**Task requirements**:
Print the data exactly as it is given, please.

**Source data**:
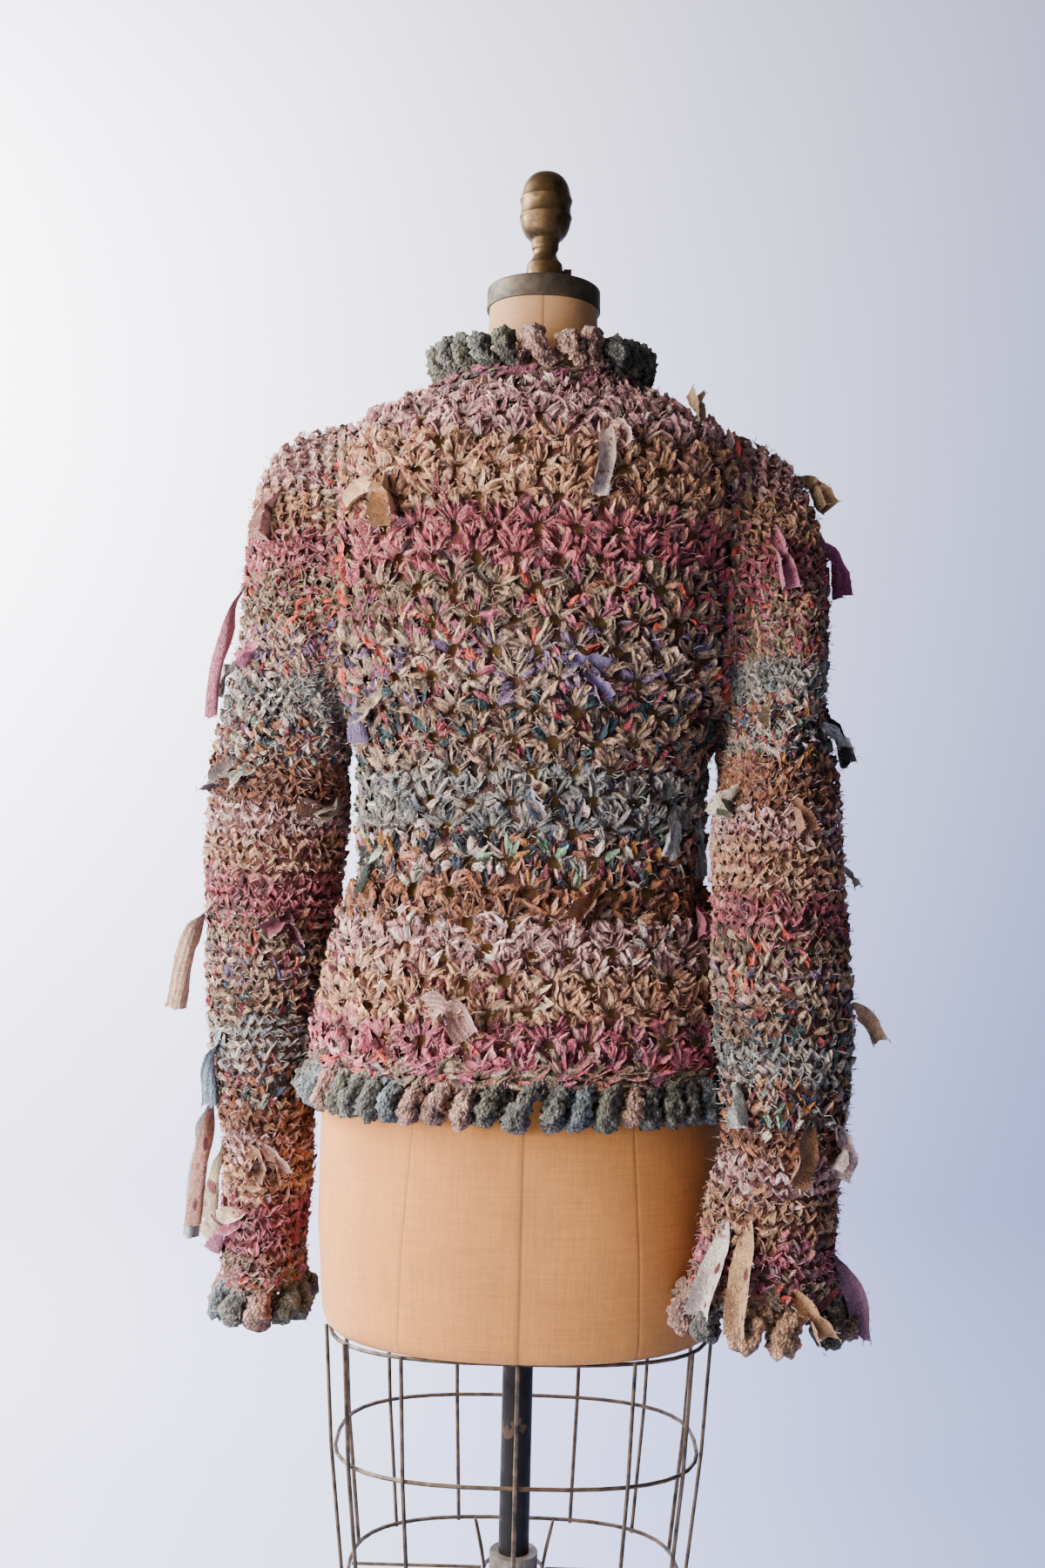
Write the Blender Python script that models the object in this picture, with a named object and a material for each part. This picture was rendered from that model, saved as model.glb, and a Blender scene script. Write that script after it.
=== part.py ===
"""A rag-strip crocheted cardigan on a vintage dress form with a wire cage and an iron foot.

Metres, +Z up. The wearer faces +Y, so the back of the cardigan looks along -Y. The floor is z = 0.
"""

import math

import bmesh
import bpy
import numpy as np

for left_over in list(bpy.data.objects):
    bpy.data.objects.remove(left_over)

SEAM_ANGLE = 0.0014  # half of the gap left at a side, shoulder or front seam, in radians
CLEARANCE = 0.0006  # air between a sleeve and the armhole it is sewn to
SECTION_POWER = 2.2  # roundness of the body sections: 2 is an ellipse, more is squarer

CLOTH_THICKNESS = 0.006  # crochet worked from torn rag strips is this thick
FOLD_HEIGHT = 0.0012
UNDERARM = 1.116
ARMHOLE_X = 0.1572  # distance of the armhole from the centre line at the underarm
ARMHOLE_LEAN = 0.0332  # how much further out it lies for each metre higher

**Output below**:
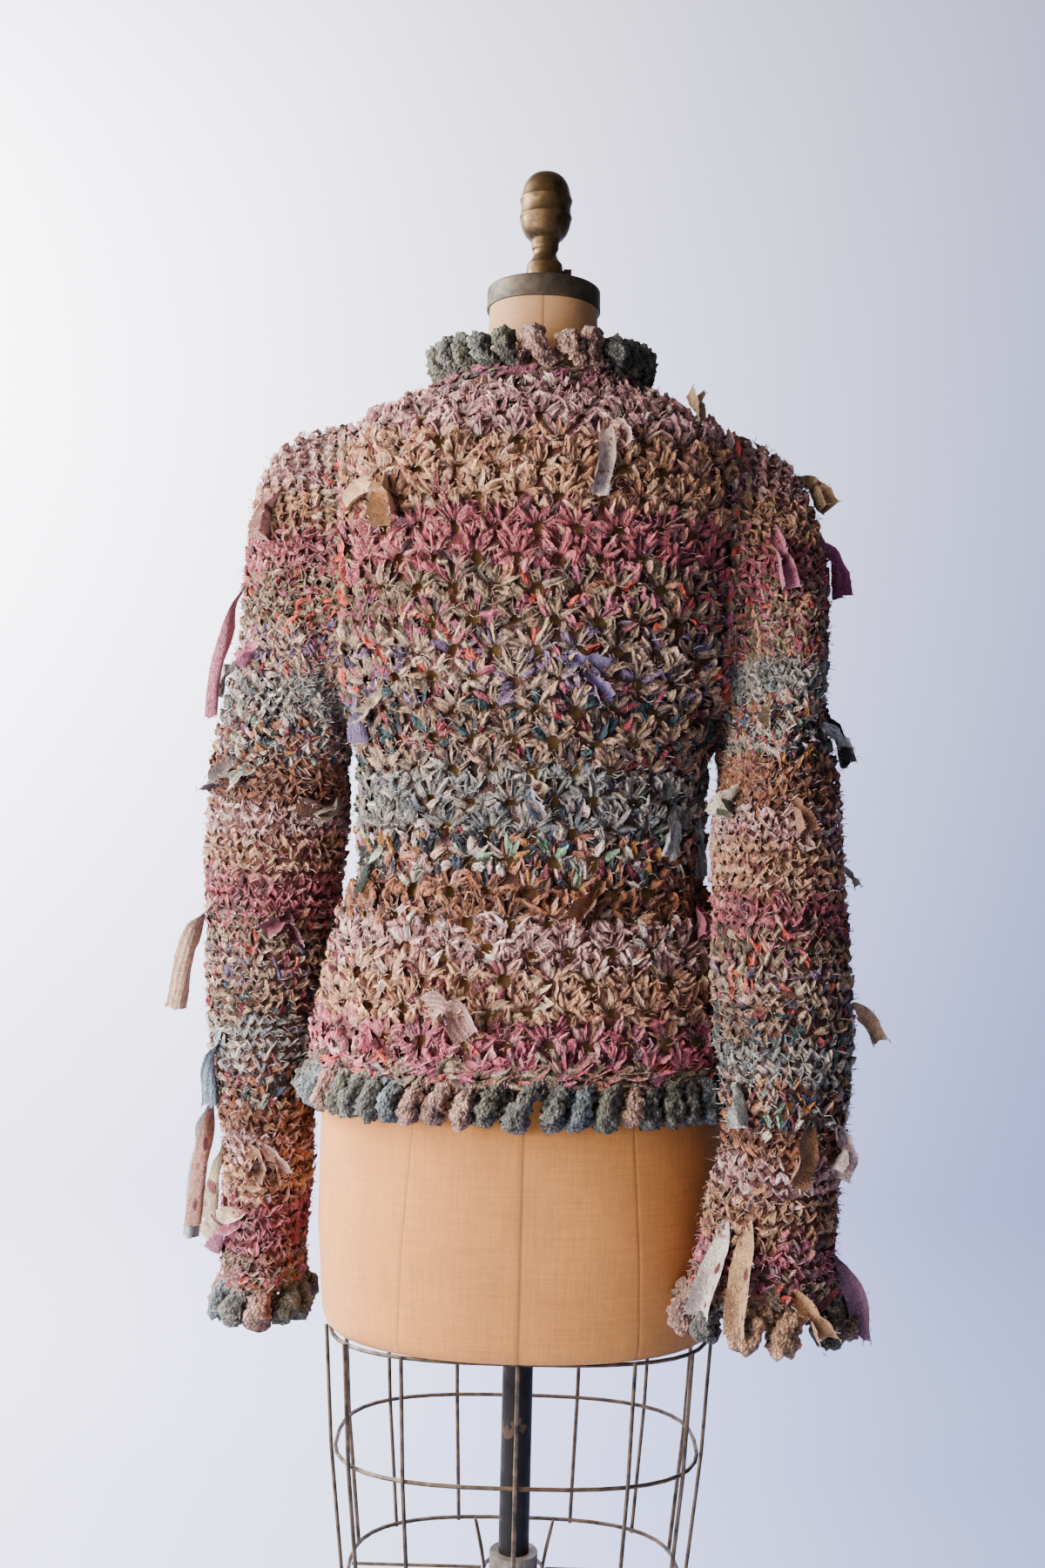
Write the Blender Python script that models the object in this picture, with a named object and a material for each part. This picture was rendered from that model, saved as model.glb, and a Blender scene script. Write that script after it.
=== part.py ===
"""A rag-strip crocheted cardigan on a vintage dress form with a wire cage and an iron foot.

Metres, +Z up. The wearer faces +Y, so the back of the cardigan looks along -Y. The floor is z = 0.
"""

import math

import bmesh
import bpy
import numpy as np

for left_over in list(bpy.data.objects):
    bpy.data.objects.remove(left_over)

SEAM_ANGLE = 0.0014  # half of the gap left at a side, shoulder or front seam, in radians
CLEARANCE = 0.0006  # air between a sleeve and the armhole it is sewn to
SECTION_POWER = 2.2  # roundness of the body sections: 2 is an ellipse, more is squarer

CLOTH_THICKNESS = 0.006  # crochet worked from torn rag strips is this thick
FOLD_HEIGHT = 0.0012
UNDERARM = 1.116
ARMHOLE_X = 0.1572  # distance of the armhole from the centre line at the underarm
ARMHOLE_LEAN = 0.0332  # how much further out it lies for each metre higher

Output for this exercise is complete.